# Did anyone design funny items from Councilman Menash's collection?



## Marcon (Dec 3, 2008)

Title pretty much says it all.  I intend to give each of my PC something with a boon along with a very minor drawback.  Loot is hard to come by in the 1st adventure so they pretty much have no choice but to use the extravagant stuff.

The bard will get the peeled banana dagger (Gotta find something else for poor Captain Herreman), basically a +1 weapon with a forever-slippery handle, something he would automatically drop on a natural 1.

Did you care to elaborate on the collection of this colorful NPC in your campaign?

-Marcon


----------



## Nebten (Dec 3, 2008)

I had a bunch of these thought out before hand thinking my players would want them, but after describing them they didn't want the free masterwork gifts! I'm on part 6 right now, but I actually had a PC ask me if they saw any other adventuring groups with these items. I laughed that he still remembered this part of the first game from over 7 months ago.

Here's a list of a few of the items I thought up:
Nunchucks that look like carrot sticks
A net that looks like a spider web
Polearms that looked like candy canes
Unicorn spiked gauntlets
Scale mail that looks like autume leaves
Axe with a fish designed blade
Hammer that looks like Snoopy (hold on to his feet and strike with the snout)
Spiked Shield with a Happy Face design
All the armor as brightly colored and mis-matched.


----------



## Rugult (Dec 3, 2008)

I still love the purple plate mail in the later adventures; it has +1 Ooze Bane spikes on it!
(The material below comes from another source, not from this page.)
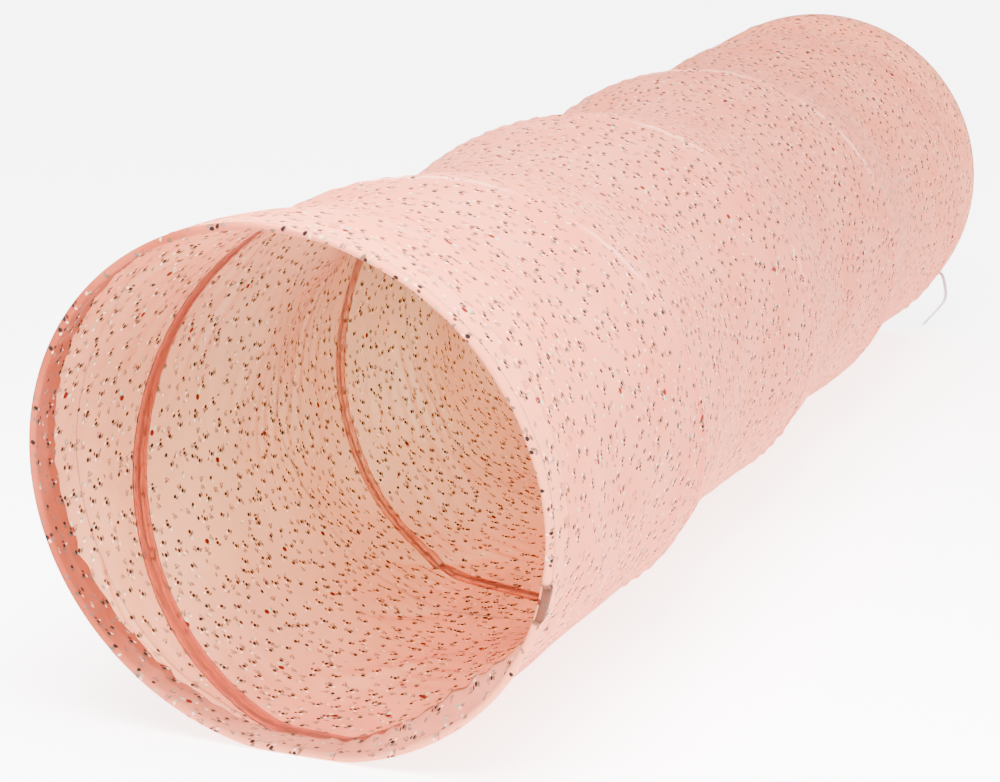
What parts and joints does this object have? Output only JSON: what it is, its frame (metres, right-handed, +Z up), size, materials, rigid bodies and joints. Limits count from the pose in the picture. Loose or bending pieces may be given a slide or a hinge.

Our Cleric of St. Cuthbert wears it with... pride?


----------



## TheRealRonn (Dec 3, 2008)

Masterwork Hot Pink Chain Shirt.

Uh huh, the Ranger wore it.


----------



## TheRealRonn (Dec 3, 2008)

Mouse headed bastard sword for the marshal (When it's slung the mouse looks like it is sitting on the hilt waiting for cheese.)
Clover shaped masterwork great axe. Makes some interesting wounds...


----------



## Crazy Eights (Dec 5, 2008)

I had a huge list somewhere, but here is what I can remember whilst I'm at work:

Lavender Sap with a cloth heart sewed onto it
Cold Iron Spear shaped like a lightning bolt
Orc Double-Axe shaped and colored like a palm tree on either end
Warhammer with the smiling face of the god of Joy on the head
Sling that looked like a used diaper
Greatclub that looked like a dead and rotting whale - and came complete with horrifying visions for Crystin

The lavender sap and the lightning bolt spear saw a lot of use.  The rogue used the sap all the way up to level 12 or 13, and the shugenja in the party kept his spear forever.


----------